Project Everest: Focuses on verified libraries for cryptography, protecting internet traffic.
Microprocessors: Formal methods have been used for decades to ensure the correctness of microprocessor designs.

Progress in Verification: Over the last 20+ years, there has been significant progress in the size and speed of verification, driven by benchmarks. Success rates have risen from ~30% to nearly 100%, and runtime has decreased by over 50x.

Categories of Verification Tools:

Static Verification:
- Type Systems: Basic form of static verification.
- Daphne, Ron Spark, Ada: Tightly couple theorems with code.
- Lean, Coq: Provide theorem proving separate from code, requiring careful alignment.
Model Checking: Deals with finite-state machines and proving properties about them.
Theorem Proving: More powerful reasoning techniques, not limited to finite states.

Agentic Coding for High Assurance

Agentic coding, using LLMs for code generation, can be enhanced for reliability:

Detailed Specifications: Essential for guiding LLMs.
Type Languages: Leverage static typing for better code quality.
Modular Code: Break down problems into smaller, manageable modules.
Explicit Risk Analysis: Ask LLMs to perform risk analysis and write safety cases (statements about potential failures and their mitigations). This is qualitative reasoning LLMs can perform.
Separate Teams/Prompts: Use distinct prompts for code generation and testing, mimicking separate verification teams.
Multiple Model Providers: Employ different LLMs for code writing and test generation.
Formal Methods Integration: Apply formal methods to critical code sections.
Keep Code Small and Outsource: Utilize well-tested libraries for common functionalities.

Software 3.0 and New Assurance Techniques

Software 3.0, as promoted by Andrej Karpathy, views prompts as programs, with LLMs programming through AI. This paradigm presents new challenges:

Non-determinism and Huge State Space: Traditional verification techniques are largely ineffective.
New Failure Modes: LLMs have different failure modes.
Potential for New Resilience: LLMs can handle ambiguity and respond to unanticipated inputs.
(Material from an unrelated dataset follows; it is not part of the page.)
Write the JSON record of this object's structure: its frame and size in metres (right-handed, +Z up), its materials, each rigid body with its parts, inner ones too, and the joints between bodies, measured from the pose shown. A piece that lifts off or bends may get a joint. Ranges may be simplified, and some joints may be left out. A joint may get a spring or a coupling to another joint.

Architectures can be designed to invoke LLMs for error conditions, offering new forms of protection.

Cost of Agentic Coding

The cost of agentic coding is explored:

Example Game Generation: A simple game took 2 minutes of prompting, costing about $2.
Cost Breakdown: Output tokens are only ~15% of the cost; the rest is for repeated input tokens (tests) and reasoning tokens.
Human vs. AI Cost:
- High Assurance Code (Space Shuttle): ~$1,000/line (1990) to ~$2,500/line (2005), potentially up to $3,000/line for security-critical software.
- Typical Software Development: $10-$100/line.
- Low-Cost Contractors: $1-$10/line.
- Agentic Coding: A broad range, potentially much lower than typical software.

Key Insight: Agentic coding has the potential to produce high assurance software 100 times more cheaply than typical software is produced today, given the ~100x gap between high assurance and typical code costs.

Conclusion: The Path to Zero Bugs

The presentation concludes by reiterating that software reliability is a solved problem in industries like aerospace. With agents geared towards high assurance (using formal methods, extensive processes, adversarial testing), we can expect:

100x cheaper high assurance code.
A proliferation of bug-free experiences.

This push towards zero bugs also addresses limitations in current agentic coding, particularly the quality of generated software. When agentic coding consistently produces fewer defects than human-written code, its adoption will accelerate. The knowledge and techniques to achieve this have existed for decades.

The presentation ends with a lighthearted note about tardigrades (Temporal's mascot, Ziggy) not being bugs, emphasizing the company's focus on building durable execution for reliable modern software.